The object becomes a prop in the story, not the whole story.
How to Shift Your Family Culture Without Starting a War
If you’ve been doing “pile of gifts” for years, you can’t just announce, “We’re a memory-first household now; no more plastic.” You’ll get rebellion—from kids and from adults who equate gifts with love.
Instead, think in terms of add, then swap.
- Add one memory-first tradition this year.
Don’t touch the toy budget yet. Pick a New Year’s letter ritual, a monthly Yes Ticket, or one service day. Let everybody feel how it lands. - Name it out loud.
Kids remember what we name. “This is our first Give One Day.” “This is the year we started writing letters to future us.” Put a label on it so it registers as “a thing we do now.” - Next year, swap one piece of the toy budget for one bigger experience.
Not everything. One thing. “This year we’re doing fewer random gifts and one big family adventure.” Looking forward to that adventure will give them more happiness than a slightly taller stack of boxes. - Loop grandparents and relatives in.
Some of the most meaningful traditions are funded by grandparents who are thrilled to buy “the museum membership we use all year” or “the dance-class ticket,” especially once they understand this isn’t you being ungrateful—it’s you trying to build deeper, more lasting magic.

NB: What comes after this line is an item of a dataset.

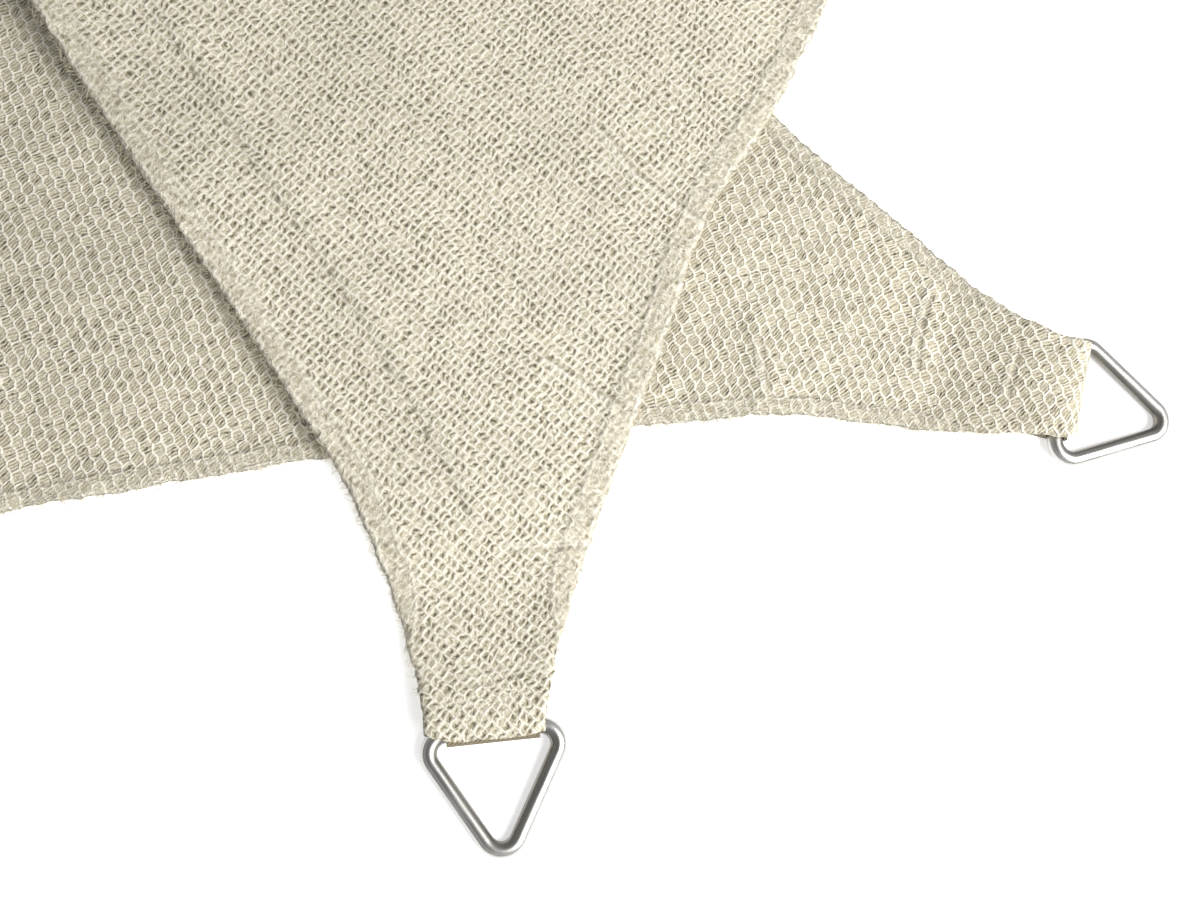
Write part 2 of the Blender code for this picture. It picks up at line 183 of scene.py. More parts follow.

If You Remember One Thing…
The point isn’t to become the perfect memory-engineer. Life will still be messy. Dinners get rushed. Traditions get missed. Some years will feel more like survival than magic.
But when you zoom out, you’re not going to judge your parenting by how many toys you bought in a single year. Your kids won’t either.

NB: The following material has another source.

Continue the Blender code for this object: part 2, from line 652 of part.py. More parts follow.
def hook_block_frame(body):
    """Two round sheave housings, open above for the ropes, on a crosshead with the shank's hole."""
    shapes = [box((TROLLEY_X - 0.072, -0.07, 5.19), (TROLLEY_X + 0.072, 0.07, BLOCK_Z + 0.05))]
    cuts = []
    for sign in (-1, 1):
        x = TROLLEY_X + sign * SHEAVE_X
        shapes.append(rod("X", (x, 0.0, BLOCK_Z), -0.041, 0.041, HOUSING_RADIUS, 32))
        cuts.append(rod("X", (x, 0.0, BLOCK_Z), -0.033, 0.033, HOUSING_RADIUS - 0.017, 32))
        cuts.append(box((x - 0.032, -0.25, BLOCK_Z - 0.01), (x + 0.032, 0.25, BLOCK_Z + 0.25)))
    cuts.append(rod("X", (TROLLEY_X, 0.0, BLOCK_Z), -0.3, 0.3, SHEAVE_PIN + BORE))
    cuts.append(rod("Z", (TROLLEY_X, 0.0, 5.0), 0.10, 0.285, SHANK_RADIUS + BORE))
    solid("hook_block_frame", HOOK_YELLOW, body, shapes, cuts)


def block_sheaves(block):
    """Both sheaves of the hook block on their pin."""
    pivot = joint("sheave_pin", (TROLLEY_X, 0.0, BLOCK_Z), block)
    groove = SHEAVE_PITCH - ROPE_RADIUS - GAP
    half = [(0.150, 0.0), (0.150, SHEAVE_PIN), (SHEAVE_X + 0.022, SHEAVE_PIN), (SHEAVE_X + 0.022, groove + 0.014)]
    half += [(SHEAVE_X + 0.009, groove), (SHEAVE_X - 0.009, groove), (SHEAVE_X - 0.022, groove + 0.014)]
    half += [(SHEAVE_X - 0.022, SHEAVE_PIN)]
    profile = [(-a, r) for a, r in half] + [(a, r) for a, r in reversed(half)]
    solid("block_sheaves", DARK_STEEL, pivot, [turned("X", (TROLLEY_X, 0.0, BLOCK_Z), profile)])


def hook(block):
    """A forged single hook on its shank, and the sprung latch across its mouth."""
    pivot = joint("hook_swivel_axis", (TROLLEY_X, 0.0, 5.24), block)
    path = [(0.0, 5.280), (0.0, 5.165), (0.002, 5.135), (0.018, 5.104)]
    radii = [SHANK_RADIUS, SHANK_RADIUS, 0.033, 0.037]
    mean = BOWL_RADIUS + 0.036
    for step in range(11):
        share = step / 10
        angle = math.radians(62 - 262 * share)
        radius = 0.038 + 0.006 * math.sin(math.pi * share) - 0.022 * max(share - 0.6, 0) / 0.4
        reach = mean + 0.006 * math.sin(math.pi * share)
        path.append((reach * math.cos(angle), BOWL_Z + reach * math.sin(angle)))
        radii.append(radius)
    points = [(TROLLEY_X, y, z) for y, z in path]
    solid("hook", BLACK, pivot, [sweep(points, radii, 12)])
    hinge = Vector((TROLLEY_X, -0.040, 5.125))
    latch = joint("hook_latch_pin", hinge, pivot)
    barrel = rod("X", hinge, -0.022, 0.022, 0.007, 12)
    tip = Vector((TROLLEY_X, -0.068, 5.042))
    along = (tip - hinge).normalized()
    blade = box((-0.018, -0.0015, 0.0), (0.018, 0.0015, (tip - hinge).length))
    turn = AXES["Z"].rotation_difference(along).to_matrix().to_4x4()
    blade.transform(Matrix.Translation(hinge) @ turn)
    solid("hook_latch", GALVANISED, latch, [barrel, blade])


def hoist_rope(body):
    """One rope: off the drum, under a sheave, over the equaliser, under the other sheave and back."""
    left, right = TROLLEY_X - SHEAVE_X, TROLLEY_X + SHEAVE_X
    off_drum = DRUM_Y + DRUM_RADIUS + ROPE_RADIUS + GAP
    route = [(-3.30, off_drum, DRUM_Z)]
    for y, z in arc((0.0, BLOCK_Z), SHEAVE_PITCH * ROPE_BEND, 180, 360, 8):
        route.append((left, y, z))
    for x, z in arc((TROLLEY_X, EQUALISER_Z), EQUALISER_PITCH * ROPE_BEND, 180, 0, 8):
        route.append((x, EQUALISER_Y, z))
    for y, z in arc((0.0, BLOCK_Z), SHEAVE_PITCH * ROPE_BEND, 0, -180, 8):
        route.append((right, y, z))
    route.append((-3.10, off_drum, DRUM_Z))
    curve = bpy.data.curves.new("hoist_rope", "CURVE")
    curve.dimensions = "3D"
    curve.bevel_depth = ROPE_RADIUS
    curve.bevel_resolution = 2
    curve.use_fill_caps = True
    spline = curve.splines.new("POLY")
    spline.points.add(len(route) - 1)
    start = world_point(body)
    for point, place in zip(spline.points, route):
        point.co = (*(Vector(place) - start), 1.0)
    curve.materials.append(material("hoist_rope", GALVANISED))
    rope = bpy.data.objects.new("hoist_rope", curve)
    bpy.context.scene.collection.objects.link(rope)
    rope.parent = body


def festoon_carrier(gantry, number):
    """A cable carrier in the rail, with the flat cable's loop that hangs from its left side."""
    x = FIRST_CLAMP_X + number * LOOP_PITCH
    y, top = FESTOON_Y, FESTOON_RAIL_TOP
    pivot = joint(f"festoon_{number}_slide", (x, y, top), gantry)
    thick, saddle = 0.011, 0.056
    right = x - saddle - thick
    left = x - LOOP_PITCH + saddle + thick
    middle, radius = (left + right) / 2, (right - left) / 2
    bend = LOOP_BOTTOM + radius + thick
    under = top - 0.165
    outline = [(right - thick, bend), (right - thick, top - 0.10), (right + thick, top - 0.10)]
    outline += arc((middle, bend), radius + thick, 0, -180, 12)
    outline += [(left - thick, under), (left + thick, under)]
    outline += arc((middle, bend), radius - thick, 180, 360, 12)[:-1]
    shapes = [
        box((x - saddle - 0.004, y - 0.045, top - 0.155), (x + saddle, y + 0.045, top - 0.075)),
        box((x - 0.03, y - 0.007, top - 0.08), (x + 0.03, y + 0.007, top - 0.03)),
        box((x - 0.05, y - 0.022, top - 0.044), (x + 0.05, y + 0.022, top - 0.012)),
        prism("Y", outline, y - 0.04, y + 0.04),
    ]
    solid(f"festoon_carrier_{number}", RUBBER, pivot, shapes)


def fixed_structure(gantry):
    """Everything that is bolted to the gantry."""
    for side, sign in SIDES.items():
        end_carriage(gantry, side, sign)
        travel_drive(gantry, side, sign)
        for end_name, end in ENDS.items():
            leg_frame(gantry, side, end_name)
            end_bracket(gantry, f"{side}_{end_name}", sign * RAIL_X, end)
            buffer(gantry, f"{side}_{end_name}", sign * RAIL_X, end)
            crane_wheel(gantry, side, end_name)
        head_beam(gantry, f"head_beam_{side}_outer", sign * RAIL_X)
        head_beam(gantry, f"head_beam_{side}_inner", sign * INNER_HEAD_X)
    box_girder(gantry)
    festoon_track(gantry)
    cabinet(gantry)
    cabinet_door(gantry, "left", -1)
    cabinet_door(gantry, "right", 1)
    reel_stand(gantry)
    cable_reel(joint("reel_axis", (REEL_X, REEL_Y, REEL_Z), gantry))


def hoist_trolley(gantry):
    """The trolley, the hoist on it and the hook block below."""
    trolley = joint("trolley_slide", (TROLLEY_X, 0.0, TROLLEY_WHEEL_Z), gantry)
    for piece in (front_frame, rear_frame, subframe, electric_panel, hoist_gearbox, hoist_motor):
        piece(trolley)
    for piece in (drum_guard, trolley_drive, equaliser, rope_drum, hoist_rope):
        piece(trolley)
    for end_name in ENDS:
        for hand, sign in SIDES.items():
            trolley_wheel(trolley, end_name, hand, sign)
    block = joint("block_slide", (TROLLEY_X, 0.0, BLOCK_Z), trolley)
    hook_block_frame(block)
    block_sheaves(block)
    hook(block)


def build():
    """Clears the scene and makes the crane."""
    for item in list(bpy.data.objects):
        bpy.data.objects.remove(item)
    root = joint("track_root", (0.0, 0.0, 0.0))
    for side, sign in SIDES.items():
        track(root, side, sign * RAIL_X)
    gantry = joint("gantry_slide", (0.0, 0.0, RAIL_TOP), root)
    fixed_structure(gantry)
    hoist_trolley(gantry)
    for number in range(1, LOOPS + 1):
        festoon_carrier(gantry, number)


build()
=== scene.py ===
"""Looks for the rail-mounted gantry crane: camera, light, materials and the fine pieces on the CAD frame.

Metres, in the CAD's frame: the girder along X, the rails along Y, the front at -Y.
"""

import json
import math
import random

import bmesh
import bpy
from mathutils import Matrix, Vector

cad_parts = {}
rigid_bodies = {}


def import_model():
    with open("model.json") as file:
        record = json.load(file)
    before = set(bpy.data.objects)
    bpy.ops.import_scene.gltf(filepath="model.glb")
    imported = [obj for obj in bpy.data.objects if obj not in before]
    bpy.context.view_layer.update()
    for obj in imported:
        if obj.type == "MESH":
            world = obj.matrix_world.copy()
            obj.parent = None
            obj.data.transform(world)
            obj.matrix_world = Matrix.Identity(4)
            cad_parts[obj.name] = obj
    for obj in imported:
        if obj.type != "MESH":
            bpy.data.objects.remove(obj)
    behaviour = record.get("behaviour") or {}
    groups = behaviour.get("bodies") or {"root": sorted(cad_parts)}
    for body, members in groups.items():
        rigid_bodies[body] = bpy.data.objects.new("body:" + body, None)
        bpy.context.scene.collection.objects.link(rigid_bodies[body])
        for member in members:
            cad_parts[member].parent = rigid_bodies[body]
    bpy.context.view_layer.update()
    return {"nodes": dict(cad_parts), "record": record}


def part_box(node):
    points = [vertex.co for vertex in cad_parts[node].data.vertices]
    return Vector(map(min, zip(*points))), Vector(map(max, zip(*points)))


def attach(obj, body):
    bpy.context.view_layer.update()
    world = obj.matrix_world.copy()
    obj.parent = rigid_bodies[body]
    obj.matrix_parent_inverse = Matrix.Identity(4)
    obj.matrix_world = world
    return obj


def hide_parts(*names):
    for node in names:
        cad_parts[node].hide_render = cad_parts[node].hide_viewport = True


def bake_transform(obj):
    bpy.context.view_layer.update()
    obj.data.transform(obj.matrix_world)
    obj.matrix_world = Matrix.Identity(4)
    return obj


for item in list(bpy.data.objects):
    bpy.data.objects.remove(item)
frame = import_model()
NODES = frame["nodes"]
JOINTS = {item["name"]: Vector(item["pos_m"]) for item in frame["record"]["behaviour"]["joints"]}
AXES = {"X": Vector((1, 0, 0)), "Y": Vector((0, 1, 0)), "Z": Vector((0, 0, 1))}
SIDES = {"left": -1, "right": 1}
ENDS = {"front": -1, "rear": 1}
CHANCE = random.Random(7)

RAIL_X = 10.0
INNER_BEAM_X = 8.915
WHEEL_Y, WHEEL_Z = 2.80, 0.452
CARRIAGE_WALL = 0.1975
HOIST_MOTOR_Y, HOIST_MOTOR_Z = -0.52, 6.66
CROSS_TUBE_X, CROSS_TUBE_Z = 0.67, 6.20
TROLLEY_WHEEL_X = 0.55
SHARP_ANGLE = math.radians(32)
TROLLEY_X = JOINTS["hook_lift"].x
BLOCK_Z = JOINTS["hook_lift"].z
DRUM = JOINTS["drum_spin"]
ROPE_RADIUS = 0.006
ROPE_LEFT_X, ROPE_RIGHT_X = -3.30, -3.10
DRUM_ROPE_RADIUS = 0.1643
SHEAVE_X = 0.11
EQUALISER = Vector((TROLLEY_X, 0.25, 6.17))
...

They’re going to remember:
- The night you all slept in the living room fort.
- The awkward first service day where nobody knew what they were doing.
- The letter they wrote at eleven and opened at twelve and thought, “Wow, I really grew.”
You don’t have to spend like you’re rich to give your kids a rich childhood.
You just have to move the center of gravity—from plastic that’s forgotten by February to rituals, letters, tickets, and service days that quietly say, “This is who we are, and we do this together.”
Maybe tonight is your first Yes Ticket night.